■ TASK GOAL: Set down exactly the lines from the one with "for (const chip" to the one with "before = set(bpy.data.objects)", both included, and no line outside that range.

⟨

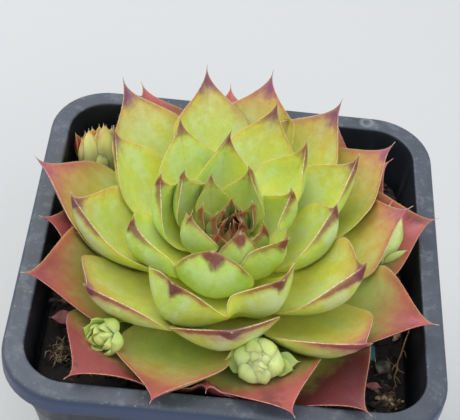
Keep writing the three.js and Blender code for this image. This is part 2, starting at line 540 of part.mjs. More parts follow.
// One leaf of a rosette round the Z axis, from start, in plan and height, to its tip.
// grow makes it larger all round, to cut room for it. detail holds its rows and columns.
function leafGeometry(leaf, start, grow, detail) {
  const { age, azimuth, reach, rise, halfWidth, roll = 0, sway = 0 } = leaf;
  const fold = leaf.fold ?? atAge(FOLDS, age);
  const thickness = leaf.thickness ?? atAge(THICKNESSES, age);
  const widest = atAge(WIDEST_AT, age);
  const pointing = leaf.pointing ?? atAge(TIP_POINTINGS, age);
  const startSlope = radians(leaf.startSlope ?? atAge(START_SLOPES, age));
  const tipSlope = radians(leaf.tipSlope ?? atAge(TIP_SLOPES, age));

  const tip = new THREE.Vector2(reach, rise);
  const chord = start.distanceTo(tip);
  const startHandle = new THREE.Vector2(Math.cos(startSlope), Math.sin(startSlope));
  const tipHandle = new THREE.Vector2(Math.cos(tipSlope), Math.sin(tipSlope));
  startHandle.multiplyScalar((leaf.startHandle ?? START_HANDLE) * chord).add(start);
  tipHandle.multiplyScalar(-(leaf.tipHandle ?? TIP_HANDLE) * chord).add(tip);
  const midrib = new THREE.CubicBezierCurve(start, startHandle, tipHandle, tip);

  const outward = new THREE.Vector3(Math.cos(radians(azimuth)), Math.sin(radians(azimuth)), 0);
  const sideways = new THREE.Vector3(-outward.y, outward.x, 0);
  const up = new THREE.Vector3(0, 0, 1);
  const loops = [];
  for (let row = 0; row <= detail.rows; row += 1) {
    const t = row / detail.rows;
    const point = midrib.getPoint(t);
    const slope = midrib.getTangent(t);
    const along = outward.clone().multiplyScalar(slope.x).addScaledVector(up, slope.y);
    const face = outward.clone().multiplyScalar(-slope.y).addScaledVector(up, slope.x);
    const turn = radians(roll) * Math.min(ROLL_GROWTH * t, 1);
    const across = sideways.clone().multiplyScalar(Math.cos(turn)).addScaledVector(face, Math.sin(turn));
    face.multiplyScalar(Math.cos(turn)).addScaledVector(sideways, -Math.sin(turn));
    const centre = new THREE.Vector3(0, 0, point.y)
      .addScaledVector(outward, point.x)
      .addScaledVector(sideways, sway * t * t);
    if (row === 0) centre.addScaledVector(along, -grow);
    if (row === detail.rows) centre.addScaledVector(along, grow);

    const width = Math.max(halfWidth * widthShare(t, widest, pointing), LEAF_MARGIN / 2);
    const depth = thickness * thicknessShare(t);
    const lower = [];
    const upper = [];
    for (let column = 0; column <= detail.columns; column += 1) {
      const v = (2 * column) / detail.columns - 1;
      const lift = fold * width * v * v;
      const belly = depth * (1 - Math.abs(v) ** BELLY_POWER);
      const steepness = Math.hypot(1, 2 * fold * v);
      const margin = LEAF_MARGIN / 2 + grow * steepness;
      const spot = centre.clone().addScaledVector(across, v * (width + grow));
      lower.push(spot.clone().addScaledVector(face, lift - belly - margin));
      upper.push(spot.clone().addScaledVector(face, lift + margin));
    }
    loops.push([...lower, ...upper.reverse()]);
  }
  return loft(loops);
}

function motherLeaf(leaf, grow, detail = LEAF_DETAIL) {
  const start = new THREE.Vector2(stemRadius(leaf.age) + GAP, stemHeight(leaf.age));
  const geometry = leafGeometry(leaf, start, grow, detail);
  return toSolid(geometry.translate(AXIS.x, AXIS.y, POT_HEIGHT));
}

// The tight middle of the rosette: its smallest leaves, grown together on the growing point.
function heartSolid(grow) {
  const core = new THREE.SphereGeometry(HEART_CORE + grow, ...CORE_FACETS);
  core.translate(AXIS.x, AXIS.y, POT_HEIGHT + CROWN + HEART_CORE + 2 * GAP);
  const leaves = HEART_LEAVES.map((leaf) => motherLeaf(leaf, grow, SMALL_LEAF_DETAIL));
  return union([toSolid(core), ...leaves]);
}

// ---- Offsets -------------------------------------------------------------------------------------

// An offset's leaves have the same shape as the mother's, on a much smaller stem.
function chickSolid(chick) {
  const leaves = chick.leaves.map((leaf) => {
    const radius = CHICK_STEM_TOP_RADIUS + CHICK_STEM_FLARE * leaf.age;
    const start = new THREE.Vector2(radius, CHICK_CROWN - CHICK_STEM_DROP * leaf.age);
    const thickLeaf = { thickness: CHICK_LEAF_THICKNESS, ...leaf };
    return leafGeometry(thickLeaf, start, 0, SMALL_LEAF_DETAIL);
  });
  const [coreRadius, coreHeight] = chick.core;
  const core = new THREE.SphereGeometry(1, ...CORE_FACETS);
  core.scale(coreRadius, coreHeight / 2, coreRadius);
  core.rotateX(Math.PI / 2);
  core.translate(0, 0, coreHeight / 2);
  const leanAxis = new THREE.Vector3(-Math.sin(radians(chick.leanTo)), Math.cos(radians(chick.leanTo)), 0);
  const place = new THREE.Matrix4().compose(
    new THREE.Vector3(chick.place[0], chick.place[1], POT_HEIGHT + chick.place[2]),
    new THREE.Quaternion().setFromAxisAngle(leanAxis, radians(chick.lean)),
    new THREE.Vector3(1, 1, 1),
  );
  return union([core, ...leaves].map((geometry) => toSolid(geometry.applyMatrix4(place))));
}

// The runner that joins an offset to the mother's stem.
function runnerSolid(chick, grow) {
  const [x, y, z] = chick.place;
  const end = new THREE.Vector3(x, y, POT_HEIGHT + z - chick.neck);
  const direction = Math.atan2(y - AXIS.y, x - AXIS.x);
  const startRadius = stemRadius(RUNNER_AGE) + GAP - grow;
  const startZ = POT_HEIGHT + stemHeight(RUNNER_AGE);
  const start = new THREE.Vector3(
    AXIS.x + startRadius * Math.cos(direction),
    AXIS.y + startRadius * Math.sin(direction),
    startZ,
  );
  const middle = start.clone().lerp(end, 0.5);
  middle.z = Math.min(startZ, end.z) + RUNNER_SAG;
  end.addScaledVector(end.clone().sub(middle).normalize(), grow);
  return rod([start, middle, end], RUNNER_RADIUS + grow, RUNNER_SIDES, RUNNER_STEPS);
}

// ---- Litter on the soil ----------------------------------------------------------------------------

function rootletSolid() {
  const route = ROOTLET_ROUTE.map(([x, y, over]) => {
    return new THREE.Vector3(x, y, soilHeight(x, y) + GAP + ROOTLET_RADIUS + over);
  });
  return rod(route, ROOTLET_RADIUS, RUNNER_SIDES, ROOTLET_STEPS);
}

function chipSolid(chip) {
  const outline = new THREE.Shape(chip.outline.map(([x, y]) => new THREE.Vector2(x, y)));
  const geometry = new THREE.ExtrudeGeometry(outline, { depth: chip.thickness, bevelEnabled: false });
  geometry.rotateY(radians(chip.tip));
  geometry.rotateZ(radians(chip.turn));
  geometry.computeBoundingBox();
  const [x, y] = chip.place;
  geometry.translate(x, y, soilHeight(x, y) + GAP - geometry.boundingBox.min.z);
  return toSolid(geometry);
}

// ---- Assembly ----------------------------------------------------------------------------------------

const object = new THREE.Group();

function addPart(name, solid, finish) {
  const material = new THREE.MeshStandardMaterial({ ...finish, metalness: 0 });
  const mesh = new THREE.Mesh(toGeometry(solid), material);
  mesh.name = name;
  object.add(mesh);
}

function leafFinish(age) {
  const blend = THREE.MathUtils.smoothstep(age, REDDENING_AGE, 1);
  return { color: YOUNG_COLOUR.clone().lerp(OLD_COLOUR, blend), roughness: LEAF_ROUGHNESS };
}

// What a later piece has to keep clear of, with the clearance added.
const rooms = [stemSolid(GAP), rimRoom()];

function makeRoom(solid) {
  const near = rooms.filter((room) => !solid.intersect(room).isEmpty());
  return near.length ? largestBody(solid.subtract(union(near))) : solid;
}

addPart("pot", potSolid(), DARK_PLASTIC);
addPart("soil", soilSolid(), WET_EARTH);
addPart("stem", stemSolid(0), GREEN_STEM);

for (const chick of CHICKS) {
  addPart(`runner_${chick.name}`, makeRoom(runnerSolid(chick, 0)), PALE_RUNNER);
  rooms.push(runnerSolid(chick, GAP));
}

addPart("heart", makeRoom(heartSolid(0)), HEART_GREEN);
rooms.push(heartSolid(LEAF_GAP));

function addRing(ring, leaves) {
  leaves.forEach((leaf, index) => {
    addPart(`${ring}_leaf_${index + 1}`, makeRoom(motherLeaf(leaf, 0)), leafFinish(leaf.age));
    rooms.push(motherLeaf(leaf, LEAF_GAP));
  });
}

addRing("inner", INNER_LEAVES);
addRing("middle", MIDDLE_LEAVES);
addRing("outer", OUTER_LEAVES);
addRing("lowest", LOWEST_LEAVES);

for (const chick of CHICKS) {
  addPart(`chick_${chick.name}`, makeRoom(chickSolid(chick)), CHICK_GREEN);
}

addPart("dry_rootlet", rootletSolid(), DRY_FIBRE);
for (const chip of CHIPS) {
  addPart(chip.name, chipSolid(chip), CHIP_FINISHES[chip.name]);
}

export default object;
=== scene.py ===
"""Looks of the potted hens and chicks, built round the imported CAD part.

Shapes are worked out in millimetres and turned into metres when a mesh is made. +Z is up.
Heights of leaves are measured from the pot's rim.
"""

import math

import bmesh
import bpy
import numpy as np
from mathutils import Matrix, Vector, noise


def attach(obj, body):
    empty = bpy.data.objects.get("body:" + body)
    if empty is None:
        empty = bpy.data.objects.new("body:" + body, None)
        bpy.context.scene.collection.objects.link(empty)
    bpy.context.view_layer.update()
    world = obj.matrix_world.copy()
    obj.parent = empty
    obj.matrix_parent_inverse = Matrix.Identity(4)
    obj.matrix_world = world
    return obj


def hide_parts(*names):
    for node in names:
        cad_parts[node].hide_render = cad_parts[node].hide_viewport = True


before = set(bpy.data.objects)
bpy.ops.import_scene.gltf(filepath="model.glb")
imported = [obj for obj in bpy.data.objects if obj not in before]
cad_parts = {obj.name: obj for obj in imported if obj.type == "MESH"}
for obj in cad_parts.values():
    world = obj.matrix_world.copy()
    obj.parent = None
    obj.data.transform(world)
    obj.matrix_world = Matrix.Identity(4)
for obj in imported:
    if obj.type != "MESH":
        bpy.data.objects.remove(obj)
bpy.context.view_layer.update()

MM = 0.001

# ---- Sizes that the CAD part sets ------------------------------------------------------

POT_HEIGHT = 80
POT_RIM_HALF = 45
POT_OPENING_HALF = 40.5
POT_FOOT_HALF = 31
POT_WALL = 1.2
POT_FLOOR = 1.6
POT_SKIRT = 4.5
SHOULDER_Z = 65
POT_SHOULDER_STEP = 0.8
RIM_CORNER = 13.5
RIM_ROUNDING = 1.6
MOUTH_ROUNDING = 0.8
OPENING_CORNER = 9.5
FOOT_CORNER = 8
DRAIN_RADIUS = 3.5
DRAIN_RING = 19
DRAIN_COUNT = 8
SOIL_TOP = 68
AXIS = np.array([-1.5, -1.5, POT_HEIGHT])
CROWN = 0.5
STEM_DROP = 10
STEM_TOP_RADIUS = 1.2
STEM_FLARE = 6.5
GAP = 0.3

# ---- Leaves, as in the CAD part --------------------------------------------------------


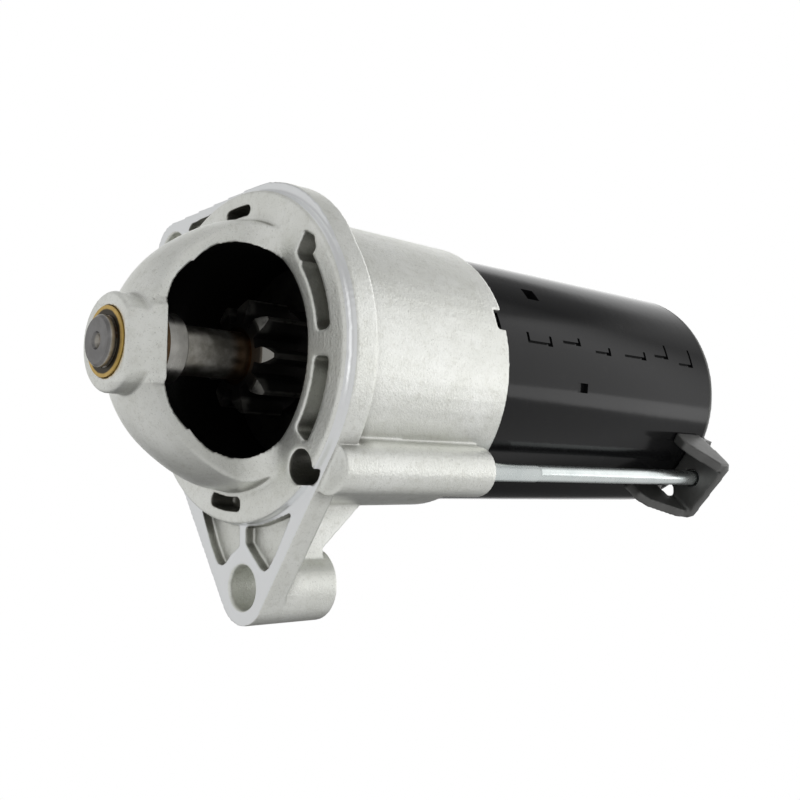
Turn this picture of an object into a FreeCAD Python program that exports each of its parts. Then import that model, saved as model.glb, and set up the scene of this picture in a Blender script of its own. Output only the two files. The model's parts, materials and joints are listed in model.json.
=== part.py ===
"""Starter motor with planetary reduction: each piece is a separate solid in its own STEP file.

Row frame: origin at the centre of the mounting flange's front face, +X along the shaft towards the
rear of the motor, +Z up, the solenoid on the +Y side. All lengths are in millimetres.
Angles across the axis are measured from +Y towards +Z.
"""

import FreeCAD, Part
import math
import os

V = FreeCAD.Vector
AXIS = V(1, 0, 0)

# Flange, pilot and ears
FLANGE_T = 6.6
FLANGE_R = 41.9
BULGE_CENTRE = (-3.75, 9.27)
BULGE_R = 33.9
PILOT_R = 41.25
PILOT_X = -2.7
LOWER_EAR = (0.5, -56.8)
LOWER_EAR_R = 9.3
UPPER_EAR = (36.2, 32.4)
UPPER_EAR_R = 8.4
EAR_HOLE_R = 5.5
EAR_CHAMFER = 0.55
LOWER_EAR_BACK = 23.0
POCKET_DEPTH = 2.6
CORING_BACK_X = 4.4
CORE_HOLE_R = 4.1
CORE_HOLE_CENTRE = (-25.45, -27.68)
CORE_HOLE_BACK_X = 14.0
WEB_HALF_T = 6.0

# Nose and drive housing
NOSE_X = -38.3
NOSE_R = 11.6
NOSE_INNER_X = -28.3
CHAMBER_R = 27.6
BODY_FRONT_R = 37.2
BODY_REAR_R = 36.55
BODY_REAR_X = 57.5
SEAT_X = 50.0
SEAT_R = 35.05
LEVER_FRONT_X = 15.0
LEVER_REAR_X = 47.0
LEVER_HALF_Z = 22.5
WALL = 3.0
WINDOW_Y = (-9.0, -13.0)
WINDOW_BLEND_R = 8.0
FACET_HALF_Z = 9.0
FACET_TILT = 4.0
NOTCH_DEPTH = 3.2
NOTCH_HALF_W = 2.8
NOTCH_ANGLE = 160.5

# Yoke and rear end
YOKE_R = 35.0
YOKE_IN_R = 32.0
YOKE_FRONT_X = 53.5
YOKE_REAR_X = 157.5
END_X = 159.5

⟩

■ FULL RESPONSE:
for (const chip of CHIPS) {
  addPart(chip.name, chipSolid(chip), CHIP_FINISHES[chip.name]);
}

export default object;
=== scene.py ===
"""Looks of the potted hens and chicks, built round the imported CAD part.

Shapes are worked out in millimetres and turned into metres when a mesh is made. +Z is up.
Heights of leaves are measured from the pot's rim.
"""

import math

import bmesh
import bpy
import numpy as np
from mathutils import Matrix, Vector, noise


def attach(obj, body):
    empty = bpy.data.objects.get("body:" + body)
    if empty is None:
        empty = bpy.data.objects.new("body:" + body, None)
        bpy.context.scene.collection.objects.link(empty)
    bpy.context.view_layer.update()
    world = obj.matrix_world.copy()
    obj.parent = empty
    obj.matrix_parent_inverse = Matrix.Identity(4)
    obj.matrix_world = world
    return obj


def hide_parts(*names):
    for node in names:
        cad_parts[node].hide_render = cad_parts[node].hide_viewport = True


before = set(bpy.data.objects)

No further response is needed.